Кое-что, однако, было ясно: Винсент не был счастлив. Он писал родителям меланхоличные письма, жаловался на работу, школу и одиночество (ученики разъехались на летние каникулы). «Винсент переживает непростые времена», – рассказывали родители Тео; «жизнь у него невеселая». «Думаю, дело в том, что он боится работать с мальчиками, – заключила Анна. – Возможно, он опасается не справиться с работой». У нее на этот счет не было иллюзий: Винсент «не сможет и дальше оставаться в этой профессии». Ему нужно найти новое направление, которое «закалило бы его для повседневной жизни» и «сделало бы его счастливее и спокойнее». Она даже предположила, что «Винсент мог бы связать свою деятельность с природой или искусством – это давало бы надежду на лучшее».

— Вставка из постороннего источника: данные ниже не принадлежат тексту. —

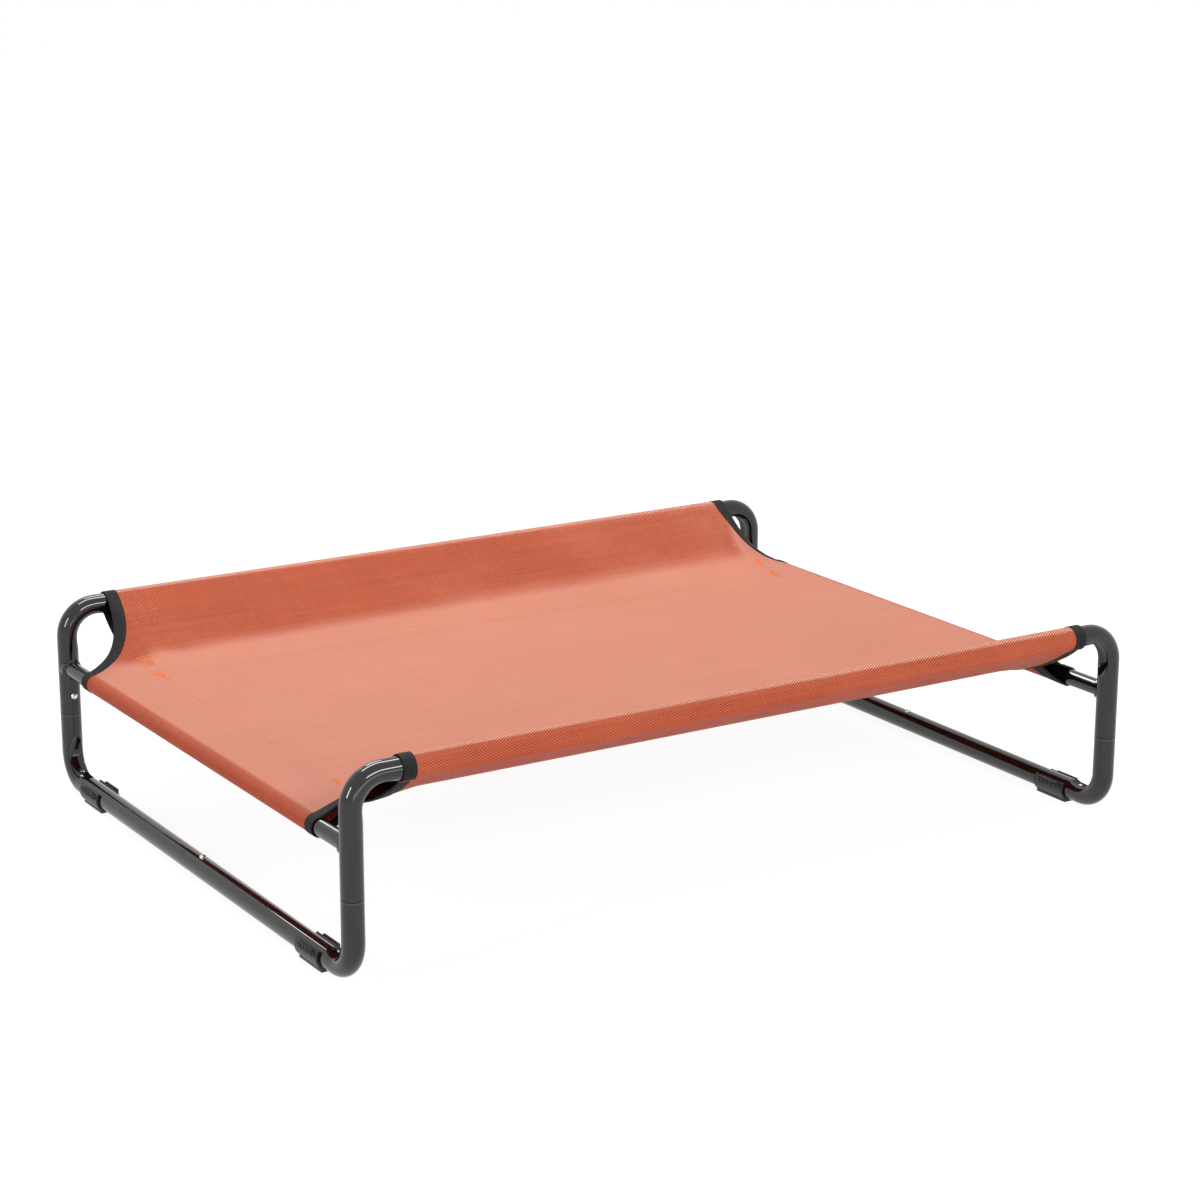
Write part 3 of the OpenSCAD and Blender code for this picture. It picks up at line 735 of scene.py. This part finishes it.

В августе Винсент нашел это новое направление, но оно не имело никакого отношения ни к природе, ни к искусству. Всего за два дня до запланированной поездки к Гарри Глэдвеллу, который проводил летние каникулы со своей семьей в пригороде Лондона, Винсент получил известие о том, что семнадцатилетняя сестра его друга погибла, упав с лошади. Совершив шестичасовой переход через весь Лондон, он прибыл к Глэдвеллам как раз в тот час, когда скорбящая семья возвращалась с похорон. Зрелище чужого горя ошеломило его. Он признавался в письме брату, что ощутил присутствие чего-то «истинно святого» в доме Глэдвеллов и ему хотелось стать частью этого, но он не сумел. «Видя столь глубокое, внушающее почтение горе, я испытал робость и стыд… Мне хотелось утешить их отца, но я был смущен», – признавался Винсент Тео на следующий день.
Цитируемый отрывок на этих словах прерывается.